## WHAT TO DO
Repeat the listing in full. Nothing may be added or left out.

## SUPPLIED DATA
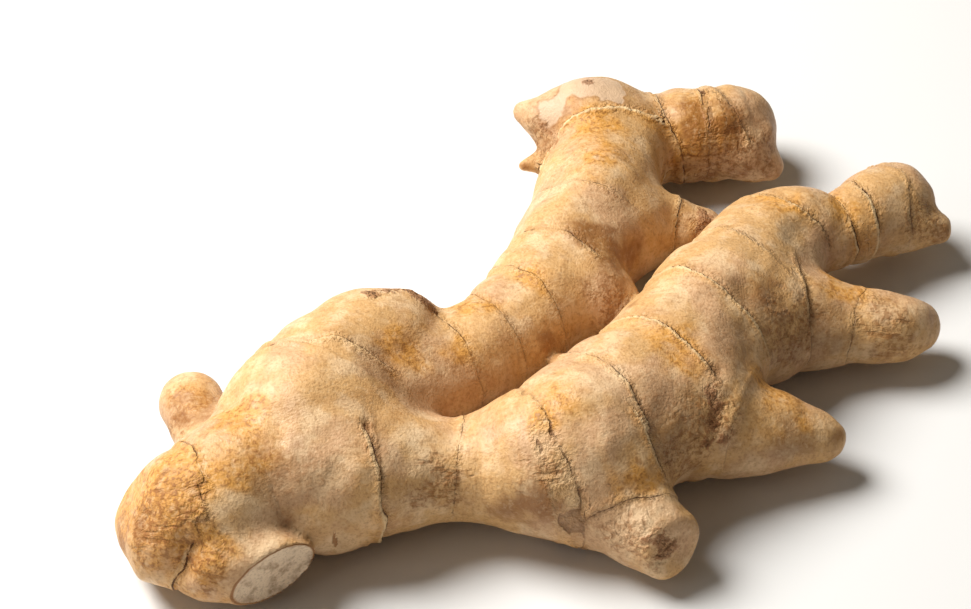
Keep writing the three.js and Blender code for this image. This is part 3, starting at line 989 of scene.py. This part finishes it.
class GINGER_OT_grow_root(Operator):
    """Grow the root's skin over its solid"""

    bl_idname = "ginger.grow_root"
    bl_label = "Grow Root"

    def execute(self, context):
        scene = context.scene
        mesh = grow_skin(scene.ginger_shape)
        mesh.name = "ginger_skin"
        mesh.materials.clear()
        mesh.materials.append(skin_material(scene.ginger_colours))
        mesh.materials.append(flesh_material(scene.ginger_colours))
        depth = np.empty(len(mesh.vertices), np.float32)
        mesh.attributes["flesh"].data.foreach_get("value", depth)
        for face in mesh.polygons:
            face.material_index = int(min(depth[i] for i in face.vertices) > FLESH_DEPTH)
        root = bpy.data.objects.new("ginger_skin", mesh)
        scene.collection.objects.link(root)
        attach(root, "root")
        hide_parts(NODE)
        return {"FINISHED"}


class GINGER_OT_set_stage(Operator):
    """Lay the floor, and set the lights and the camera"""

    bl_idname = "ginger.set_stage"
    bl_label = "Set Stage"

    def execute(self, context):
        stage = context.scene.ginger_stage
        lay_floor(stage)
        set_lights(stage)
        set_camera()
        context.scene.view_settings.view_transform = "Standard"
        return {"FINISHED"}


def lay_floor(stage):
    """A wide round sheet of paper, just under the root."""
    form = bmesh.new()
    bmesh.ops.create_circle(form, cap_ends=True, segments=FLOOR_SIDES, radius=FLOOR_SIZE / 2)
    mesh = bpy.data.meshes.new("floor")
    form.to_mesh(mesh)
    form.free()
    mesh.materials.append(floor_material(stage.floor))
    floor = bpy.data.objects.new("floor", mesh)
    bpy.context.scene.collection.objects.link(floor)


def set_lights(stage):
    """An even room light, a large soft key light above and behind, and a weak fill."""
    world = bpy.data.worlds.new("Soft room")
    world.use_nodes = True
    world.node_tree.nodes["Background"].inputs["Color"].default_value = rgba(stage.room)
    world.node_tree.nodes["Background"].inputs["Strength"].default_value = stage.sky
    bpy.context.scene.world = world
    for name, (place, size) in LAMPS.items():
        light = bpy.data.lights.new(name + "_light", "AREA")
        light.shape = "DISK"
        light.size = size
        light.energy = getattr(stage, name)
        lamp = bpy.data.objects.new(name + "_light", light)
        lamp.location = place
        lamp.rotation_euler = (Vector(LIGHT_AIM) - Vector(place)).to_track_quat("-Z", "Y").to_euler()
        bpy.context.scene.collection.objects.link(lamp)


def set_camera():
    """The camera at the photograph's angle."""
    data = bpy.data.cameras.new("camera")
    data.lens = CAMERA_LENS
    data.sensor_width = CAMERA_SENSOR
    camera = bpy.data.objects.new("camera", data)
    camera.location = CAMERA_PLACE
    camera.rotation_euler = (math.pi / 2 - CAMERA_TILT, 0, 0)
    bpy.context.scene.collection.objects.link(camera)
    bpy.context.scene.camera = camera


class GINGER_PT_panel(Panel):
    """Sizes, colours and steps of the ginger root"""

    bl_label = "Ginger root"
    bl_space_type = "VIEW_3D"
    bl_region_type = "UI"
    bl_category = "Ginger"

    def draw(self, context):
        scene = context.scene
        for group in (scene.ginger_shape, scene.ginger_colours, scene.ginger_stage):
            box = self.layout.box()
            for name in group.bl_rna.properties.keys():
                if name not in ("rna_type", "name"):
                    box.prop(group, name)
        for operator in OPERATORS:
            self.layout.operator(operator.bl_idname)


OPERATORS = (GINGER_OT_grow_root, GINGER_OT_set_stage)
CLASSES = (GingerShape, GingerColours, GingerStage, *OPERATORS, GINGER_PT_panel)


def register():
    for made in CLASSES:
        bpy.utils.register_class(made)
    bpy.types.Scene.ginger_shape = PointerProperty(type=GingerShape)
    bpy.types.Scene.ginger_colours = PointerProperty(type=GingerColours)
    bpy.types.Scene.ginger_stage = PointerProperty(type=GingerStage)


def unregister():
    del bpy.types.Scene.ginger_stage
    del bpy.types.Scene.ginger_colours
    del bpy.types.Scene.ginger_shape
    for made in reversed(CLASSES):
        bpy.utils.unregister_class(made)


def main():
    """Makes the root and its stage."""
    register()
    bpy.ops.ginger.grow_root()
    bpy.ops.ginger.set_stage()


if __name__ == "__main__":
    main()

## FINAL RESULT
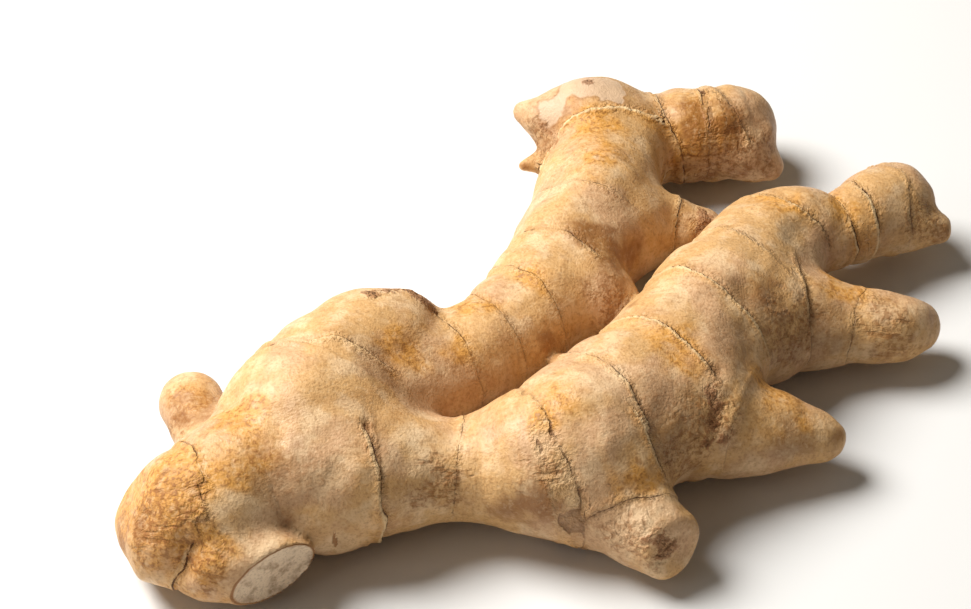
Keep writing the three.js and Blender code for this image. This is part 3, starting at line 989 of scene.py. This part finishes it.
class GINGER_OT_grow_root(Operator):
    """Grow the root's skin over its solid"""

    bl_idname = "ginger.grow_root"
    bl_label = "Grow Root"

    def execute(self, context):
        scene = context.scene
        mesh = grow_skin(scene.ginger_shape)
        mesh.name = "ginger_skin"
        mesh.materials.clear()
        mesh.materials.append(skin_material(scene.ginger_colours))
        mesh.materials.append(flesh_material(scene.ginger_colours))
        depth = np.empty(len(mesh.vertices), np.float32)
        mesh.attributes["flesh"].data.foreach_get("value", depth)
        for face in mesh.polygons:
            face.material_index = int(min(depth[i] for i in face.vertices) > FLESH_DEPTH)
        root = bpy.data.objects.new("ginger_skin", mesh)
        scene.collection.objects.link(root)
        attach(root, "root")
        hide_parts(NODE)
        return {"FINISHED"}


class GINGER_OT_set_stage(Operator):
    """Lay the floor, and set the lights and the camera"""

    bl_idname = "ginger.set_stage"
    bl_label = "Set Stage"

    def execute(self, context):
        stage = context.scene.ginger_stage
        lay_floor(stage)
        set_lights(stage)
        set_camera()
        context.scene.view_settings.view_transform = "Standard"
        return {"FINISHED"}


def lay_floor(stage):
    """A wide round sheet of paper, just under the root."""
    form = bmesh.new()
    bmesh.ops.create_circle(form, cap_ends=True, segments=FLOOR_SIDES, radius=FLOOR_SIZE / 2)
    mesh = bpy.data.meshes.new("floor")
    form.to_mesh(mesh)
    form.free()
    mesh.materials.append(floor_material(stage.floor))
    floor = bpy.data.objects.new("floor", mesh)
    bpy.context.scene.collection.objects.link(floor)


def set_lights(stage):
    """An even room light, a large soft key light above and behind, and a weak fill."""
    world = bpy.data.worlds.new("Soft room")
    world.use_nodes = True
    world.node_tree.nodes["Background"].inputs["Color"].default_value = rgba(stage.room)
    world.node_tree.nodes["Background"].inputs["Strength"].default_value = stage.sky
    bpy.context.scene.world = world
    for name, (place, size) in LAMPS.items():
        light = bpy.data.lights.new(name + "_light", "AREA")
        light.shape = "DISK"
        light.size = size
        light.energy = getattr(stage, name)
        lamp = bpy.data.objects.new(name + "_light", light)
        lamp.location = place
        lamp.rotation_euler = (Vector(LIGHT_AIM) - Vector(place)).to_track_quat("-Z", "Y").to_euler()
        bpy.context.scene.collection.objects.link(lamp)


def set_camera():
    """The camera at the photograph's angle."""
    data = bpy.data.cameras.new("camera")
    data.lens = CAMERA_LENS
    data.sensor_width = CAMERA_SENSOR
    camera = bpy.data.objects.new("camera", data)
    camera.location = CAMERA_PLACE
    camera.rotation_euler = (math.pi / 2 - CAMERA_TILT, 0, 0)
    bpy.context.scene.collection.objects.link(camera)
    bpy.context.scene.camera = camera


class GINGER_PT_panel(Panel):
    """Sizes, colours and steps of the ginger root"""

    bl_label = "Ginger root"
    bl_space_type = "VIEW_3D"
    bl_region_type = "UI"
    bl_category = "Ginger"

    def draw(self, context):
        scene = context.scene
        for group in (scene.ginger_shape, scene.ginger_colours, scene.ginger_stage):
            box = self.layout.box()
            for name in group.bl_rna.properties.keys():
                if name not in ("rna_type", "name"):
                    box.prop(group, name)
        for operator in OPERATORS:
            self.layout.operator(operator.bl_idname)


OPERATORS = (GINGER_OT_grow_root, GINGER_OT_set_stage)
CLASSES = (GingerShape, GingerColours, GingerStage, *OPERATORS, GINGER_PT_panel)


def register():
    for made in CLASSES:
        bpy.utils.register_class(made)
    bpy.types.Scene.ginger_shape = PointerProperty(type=GingerShape)
    bpy.types.Scene.ginger_colours = PointerProperty(type=GingerColours)
    bpy.types.Scene.ginger_stage = PointerProperty(type=GingerStage)


def unregister():
    del bpy.types.Scene.ginger_stage
    del bpy.types.Scene.ginger_colours
    del bpy.types.Scene.ginger_shape
    for made in reversed(CLASSES):
        bpy.utils.unregister_class(made)


def main():
    """Makes the root and its stage."""
    register()
    bpy.ops.ginger.grow_root()
    bpy.ops.ginger.set_stage()


if __name__ == "__main__":
    main()